The “ultimate aim”, say the B Team, “is to get millions of business leaders committed to a better way of doing business”. Great, but the arrogance that got us into this mess won’t get us out of it, and the launch event smacked more of asserting than of releasing power.
 
The new business model must pay attention to “employee welfare”, says the Declaration, but not a word was said about guaranteeing the bare minimum of working people’s rights – the International Labour Organisation’s core labour standards – let alone a living wage or workplace democracy.
 
Some will say that we should welcome what the Declaration does say rather than bemoan what it doesn’t. That’s fine, up to a point. And the point is that omission of such fundamental principles as employment rights and democratic governance leaves Plan B looking rather too much like Plan A, because it leaves corporate power relationships unchanged.
 
The B Team know they have put themselves in the firing line, and they pledge to ‘start at home’ and ‘to do our utmost to ensure we meet the principles of better businesses’. Yet, when asked what they had in mind, each pointed to something their company was already doing, rather than what they would do differently in future.
 
So the message boiled down to an appeal to other businesses to change.

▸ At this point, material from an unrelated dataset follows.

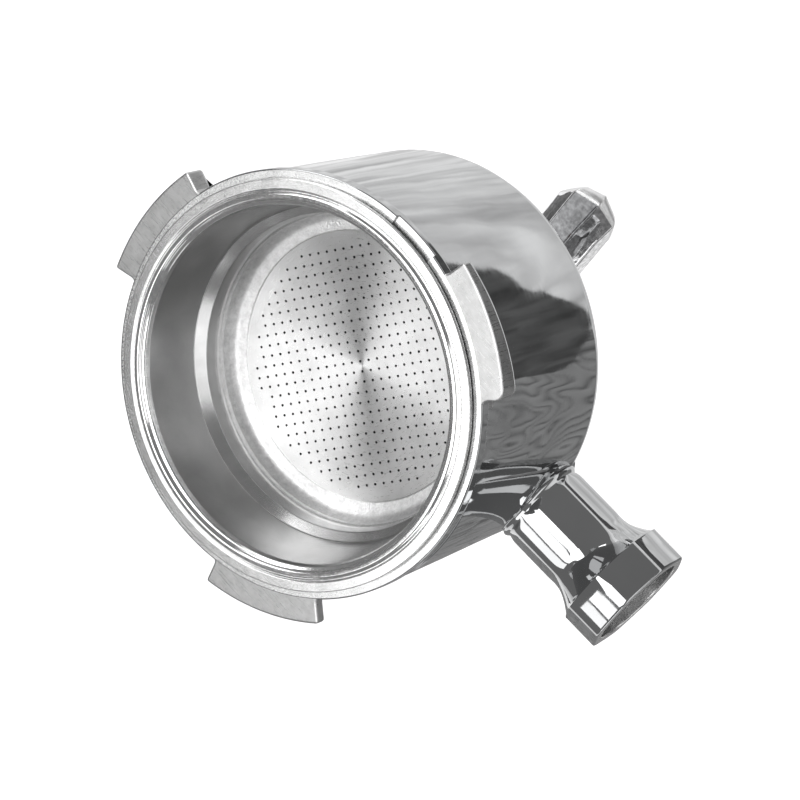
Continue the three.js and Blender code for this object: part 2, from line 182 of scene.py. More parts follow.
class Skin:
    """The points, faces and finishes of one piece, in millimetres."""

    def __init__(self):
        self.points = []
        self.faces = []
        self.finishes = []

    def rows(self, rows, finish=0, ring=True):
        """A skin through rows of points, all of one length. Each row closes on itself if ring is set.
        finish is one number, or a list with one for each strip between two rows."""
        rows = np.asarray(rows, float)
        start = len(self.points)
        count = rows.shape[1]
        self.points.extend(map(tuple, rows.reshape(-1, 3)))
        steps = count if ring else count - 1
        for strip in range(rows.shape[0] - 1):
            near = start + strip * count
            far = near + count
            slot = finish[strip] if isinstance(finish, (list, tuple)) else finish
            for i in range(steps):
                j = (i + 1) % count
                self.faces.append((near + i, near + j, far + j, far + i))
                self.finishes.append(slot)
        return start

    def cap(self, row, finish=0):
        """One flat face over a row of points."""
        start = len(self.points)
        self.points.extend(map(tuple, np.asarray(row, float)))
        self.faces.append(tuple(range(start, start + len(row))))
        self.finishes.append(finish)

    def piece(self, name, materials, body, replaced=(), sharp=32):
        """Makes the Blender object: joins doubled points, turns faces outwards, rides it on a body."""
        mesh = bpy.data.meshes.new(name)
        mesh.from_pydata([tuple(c * MM for c in p) for p in self.points], [], self.faces)
        mesh.polygons.foreach_set("material_index", self.finishes)
        for material in materials:
            mesh.materials.append(material)
        work = bmesh.new()
        work.from_mesh(mesh)
        bmesh.ops.remove_doubles(work, verts=work.verts, dist=0.002 * MM)
        bmesh.ops.dissolve_degenerate(work, edges=work.edges, dist=0.001 * MM)
        bmesh.ops.recalc_face_normals(work, faces=work.faces)
        work.to_mesh(mesh)
        work.free()
        mesh.shade_smooth()
        mesh.set_sharp_from_angle(angle=math.radians(sharp))
        obj = bpy.data.objects.new(name, mesh)
        bpy.context.scene.collection.objects.link(obj)
        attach(obj, body)
        for node in replaced:
            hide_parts(node)


def outline(points, closed=True, steps=4, support=0.15):
    """A profile with its corners rounded. Each point is (x, y, radius, finish), and the finish belongs to
    the line that leaves the point. Returns the rounded points and one finish for each step between them.
    Close to each rounding there is one more point on the straight line, so that flats shade flat."""
    places, finishes = [], []
    count = len(points)
    for i, (x, y, radius, finish) in enumerate(points):
        here = Vector((x, y))
        if radius == 0 or (not closed and i in (0, count - 1)):
            places.append(here)
            finishes.append(finish)
            continue
        back = Vector(points[i - 1][:2]) - here
        ahead = Vector(points[(i + 1) % count][:2]) - here
        half = back.angle(ahead) / 2
        reach = min(radius / math.tan(half), 0.48 * back.length, 0.48 * ahead.length)
        radius = reach * math.tan(half)
        halfway = (back.normalized() + ahead.normalized()).normalized()
        centre = here + halfway * (radius / math.sin(half))
        start = here + back.normalized() * reach
        end = here + ahead.normalized() * reach
        turn = (start - centre).angle_signed(end - centre)
        before = points[i - 1][3]
        places.append(here + back.normalized() * min(reach + support, 0.49 * back.length))
        finishes.append(before)
        for step in range(steps + 1):
            spoke = (start - centre).copy()
            spoke.rotate(Matrix.Rotation(-turn * step / steps, 2))
            places.append(centre + spoke)
            finishes.append(finish if step == steps else before)
        places.append(here + ahead.normalized() * min(reach + support, 0.49 * ahead.length))
        finishes.append(finish)
    if closed:
        places.append(places[0])
    else:
        finishes = finishes[:-1]
    return [tuple(p) for p in places], finishes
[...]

Richard Branson demanded an end to subsidies for carbon-producing energy suppliers, but didn't mention the aviation industry’s reliance on externalisation of its environmental costs.
 
It’s certainly welcome that the more progressive end of business leadership has decided to apply more pressure on the more regressive end. Two cheers for that, and I hope it works.
 
But it’s one thing to welcome the B Team's resolve to change the world. That doesn’t mean we should let them rule it.